Gilbert Police Chief Mike Soelberg, testifying before the House Committee on Criminal Justice Reform on behalf of the Arizona Association of Chiefs of Police, echoed similar sentiments.

“This is an invitation to criminal enterprises and trans-national criminal operations to operate in the state of Arizona,” he said. “Depriving criminals and criminal organizations of their ill-gotten gains is a mechanism to disrupt and dismantle and deter those who prey on individuals for financial gain.”

Pima County Attorney Laura Conover’s office took no position on the bill.

There also were concerns that criminal operations would dispose of their assets in the time it takes to get a criminal case into court and get a conviction.

Ducey, however, pointed out that the measure does allow police to hang on to property even before a conviction if it is evidence of a crime. They just can’t sell it unless and until there’s a conviction.

And then there’s the financial side to all of this.

The law was used to seize close to $27 million in cash and property in 2019, according to Rep. Travis Grantham, R-Gilbert, who sponsored the legislation. And he said police and prosecutors love the law because they use the proceeds to supplement their own budgets.

“Some of these departments have begun to use this type of seizures and this type of practice to fund their agencies,” he told colleagues during legislative hearings. “To me it’s terrifying to think that, here we are, the ones that should be appropriating money to these folks to do their job, to do the good job of law enforcement, and we’ve created a system that incentives them, oftentimes, with regards to when they may take property from somebody, sell it and get to keep the proceeds.”

Grantham said he does not doubt that police and prosecutors do use the law to go after major criminals.

But he said that of the nearly $27 million seized in 2019, more than half of that was made up of items worth less than $1,000.

“They took cash, cars, guns, cell phones, three glass pie dishes, an $18 Best Buy gift card,” he told colleagues during a hearing on the legislation.

“Some poor sap pulled over for whatever reason and has committed a crime and the next thing you know their $1,000 van is taken from them or the trailer they’re towing or whatever items they have in their possession,” he said.
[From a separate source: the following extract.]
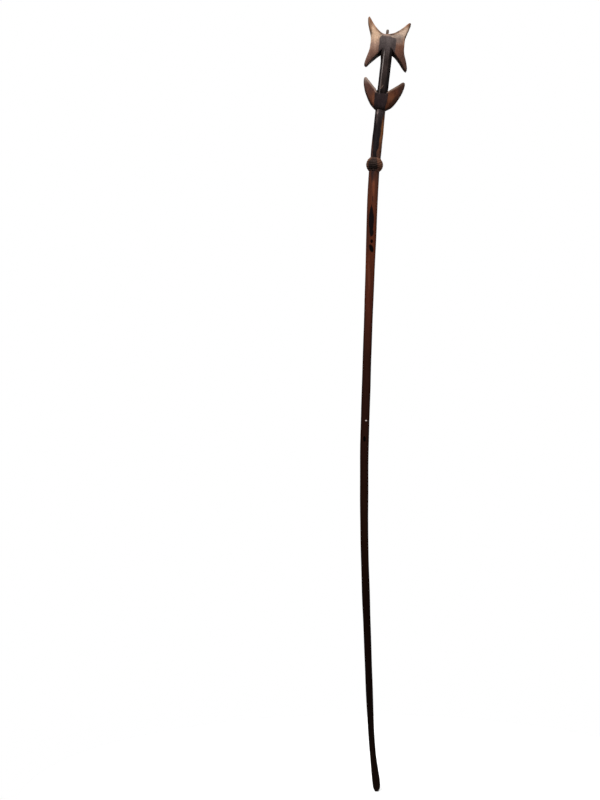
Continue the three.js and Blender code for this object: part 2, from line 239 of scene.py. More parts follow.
def roundRings(middles, radii, along, around):
    # Circles about the middles, square to the way the middle line runs in the plane of X and Z
    angle = anglesRound(around)
    along = np.broadcast_to(along, (len(middles), 2))
    side = np.column_stack([along[:, 1], np.zeros(len(along)), -along[:, 0]])
    rightward, backward = radii * np.cos(angle), radii * np.sin(angle)
    return middles[:, None] + rightward[..., None] * side[:, None] + backward[..., None] * [0, 1, 0]


def unevenRings(middles, radii, along, values):
    # The same circles, with hand unevenness added to their radii
    plain = roundRings(middles, radii, along, values["around"])
    uneven = values["toolDepth"] * handWork(plain, values["toolSize"], values["seed"])
    return roundRings(middles, radii + uneven, along, values["around"])


# Plates: a front, a back and a side wall between them

# What both plates share
plate = {
    "toolDepth": 0.00012,
    "toolSize": 0.011,
    "pillowReach": 0.006,
    "sideBulge": 0.0003,
    "sideRows": 12,
    "columns": (46, 16, 46),
    "rimDepth": 0.0025,  # over which depth a rim's mark fades on the side wall
}


def plateEdge(values, label):
    # Shares of half the span to the right and of the height up, turned into metres
    return np.array(values[label]) * [values["span"] / 2, values["height"]]


def plateSides(values, cut, whole):
    # The edges of the front and of the back. The edge that the neck cuts in two has its own halves on
    # either side, and the whole edge is the same on both. The open edges are lines to measure to.
    up = bothEnds(values["rows"])
    ends = {side: smoothPath(plateEdge(values, side + "Shares"), up) for side in ("left", "right")}
    sides = []
    for facing in ("front", "back"):
        left, right = (plateEdge(values, facing + half + cut + "Shares") for half in ("Left", "Right"))
        cutEdge = seatedEdge(left, right, values["columns"])
        lines = {**ends, **whole, cut.lower(): cutEdge}
        lines["open"] = {
            "leftEdge": ends["left"], "rightEdge": ends["right"],
            "left" + cut: smoothPath(left, bothEnds(pathPoints)),
            "right" + cut: smoothPath(right, bothEnds(pathPoints)),
        }
        sides.append(lines)
    return sides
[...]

And Grantham said it even can occur just because someone was a witness to a crime, “which, believe it or not, happens.”

“While it definitely captures some bad people, it destroys a lot of good people,” he said. “And I’ve always been of the opinion that in our country, if we’re going to do something that hurts one innocent person just because it gets 10 bad ones, we’re doing it wrong.”

Adding insult to injury, he said, is that the system is set up to make it next to impossible for people to get their property back.

“Individuals have to prove that their property wasn’t involved in a crime,” Grantham said.

“And I think we all know, it’s very difficult to prove a negative, in our business especially,” he continued. “Well, that’s not how the system is supposed to work.”

On top of that, Grantham said the process of going to court often involves having to hire an attorney.

“Oftentimes, the cost of hiring that lawyer may exceed the value of the property,” he said. “And you might be taking something from somebody that’s their only means of transportation or communication.”

Polk and Rhodes, in their letter to Ducey, said they offered to put some limits into the existing laws. That included adding a provision requiring a minimum $10,000 threshold for the state to seize and forfeit currency.

Grantham, however, said that misses the point: It still would have allowed someone’s property to be taken without having to go to court and get a criminal conviction.

“That’s great for somebody whose asset is worth less than $10,000,” he said. But that still leaves the door open to seizure of cars and homes and cash.

“Their offerings, while they sound maybe reasonable on the surface … they wanted no conviction requirement,” Grantham said. “And that was the heart and the meat of the bill.”